The second element of paragraph 4(a) of the Policy has been established.

C. Registered and Used in Bad Faith

It is clear per section 3.3 of the WIPO Overview 3.0 that the general consensus amongst UDRP panels that “the non-use of a domain name ... would not prevent a finding of bad faith under the doctrine of passive holding”. Factors that are considered as relevant in applying the passive holding doctrine include:

“(i) the degree of distinctiveness or reputation of the complainant’s mark,

(ii) the failure of the respondent to submit a response or to provide any evidence of actual or contemplated good-faith use,

(iii) the respondent’s concealing its identity or use of false contact details (noted to be in breach of its registration agreement), and

(iv) the implausibility of any good faith use to which the domain name may be put.”

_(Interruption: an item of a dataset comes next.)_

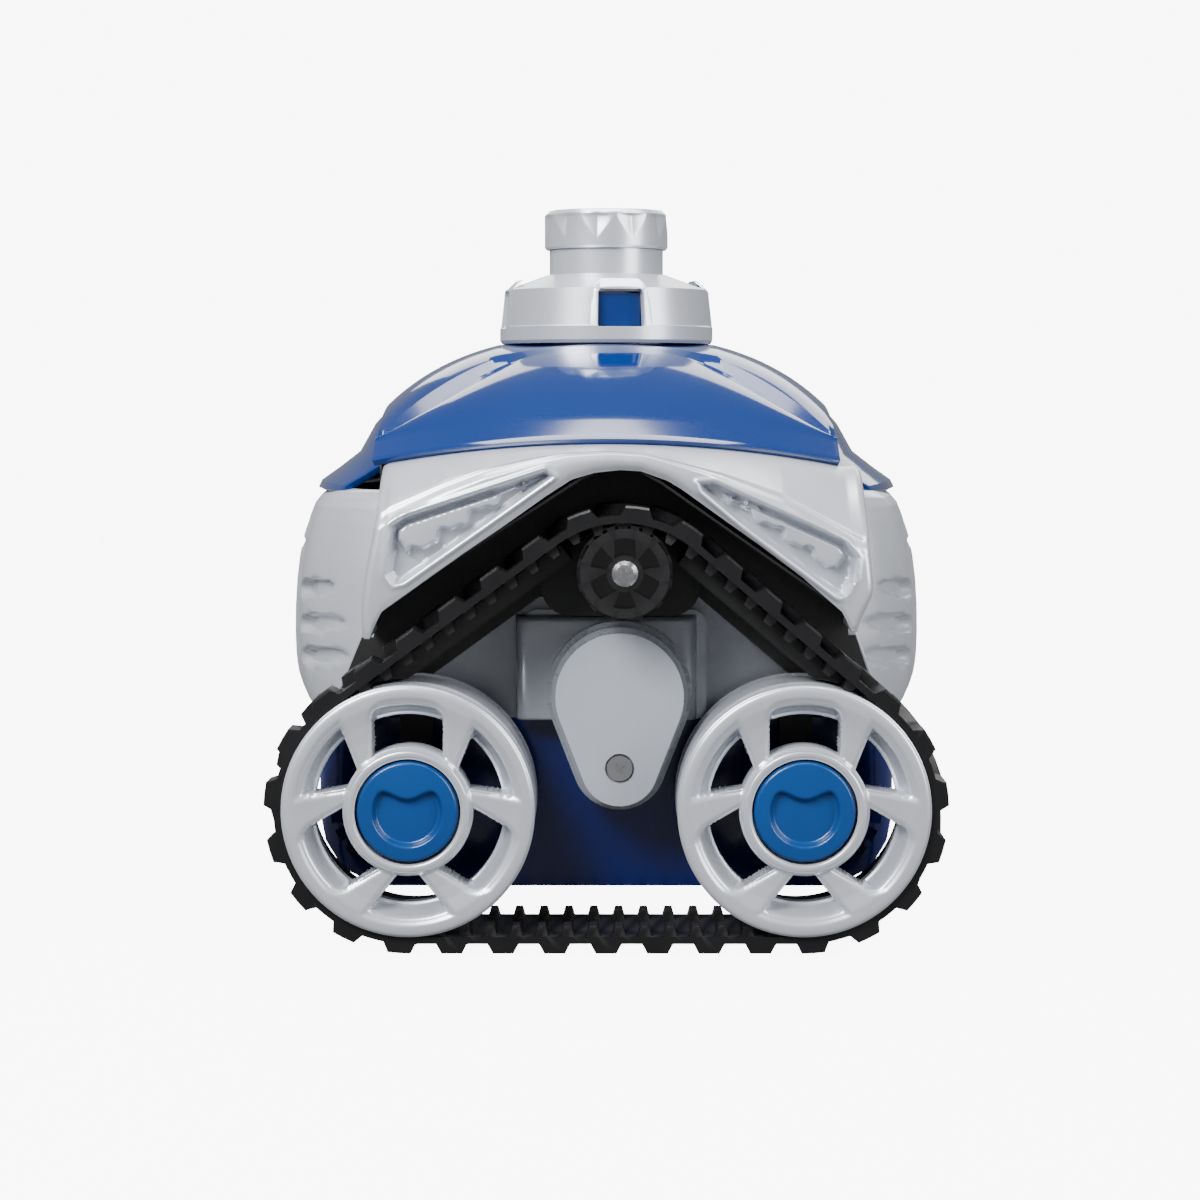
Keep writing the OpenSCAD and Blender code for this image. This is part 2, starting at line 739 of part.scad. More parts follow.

Applying these factors and considering the circumstances of this case, including the fact that the disputed domain name comprises the well-known NOVOTEL trade mark and a specific reference to a building and geographical location where one of the Complainant’s Novotel hotels is situated, the Panel finds that there has been bad faith registration and use, albeit there has been passive holding of the disputed domain name. The Panel agrees, in the absence of any rebuttal argument and evidence from the Respondent, that the disputed domain name is so obviously connected with the Complainant’s well-known NOVOTEL trade mark that its use by someone with no connection to the Complainant suggests opportunistic bad faith. It is indeed difficult to contemplate good faith use of the disputed domain name. The Panel further notes that the contact details provided by the Respondent appear to have been false as delivery of correspondence to the Respondent by courier from the Center could not be made.

In the absence of any response from the Respondent, the Panel accordingly finds that the third element of paragraph 4(a) of the Policy has been established.

7. Decision

For the foregoing reasons, in accordance with paragraphs 4(i) of the Policy and 15 of the Rules, the Panel orders that the disputed domain name <novotelrizhaosuning.com> be transferred to the Complainant.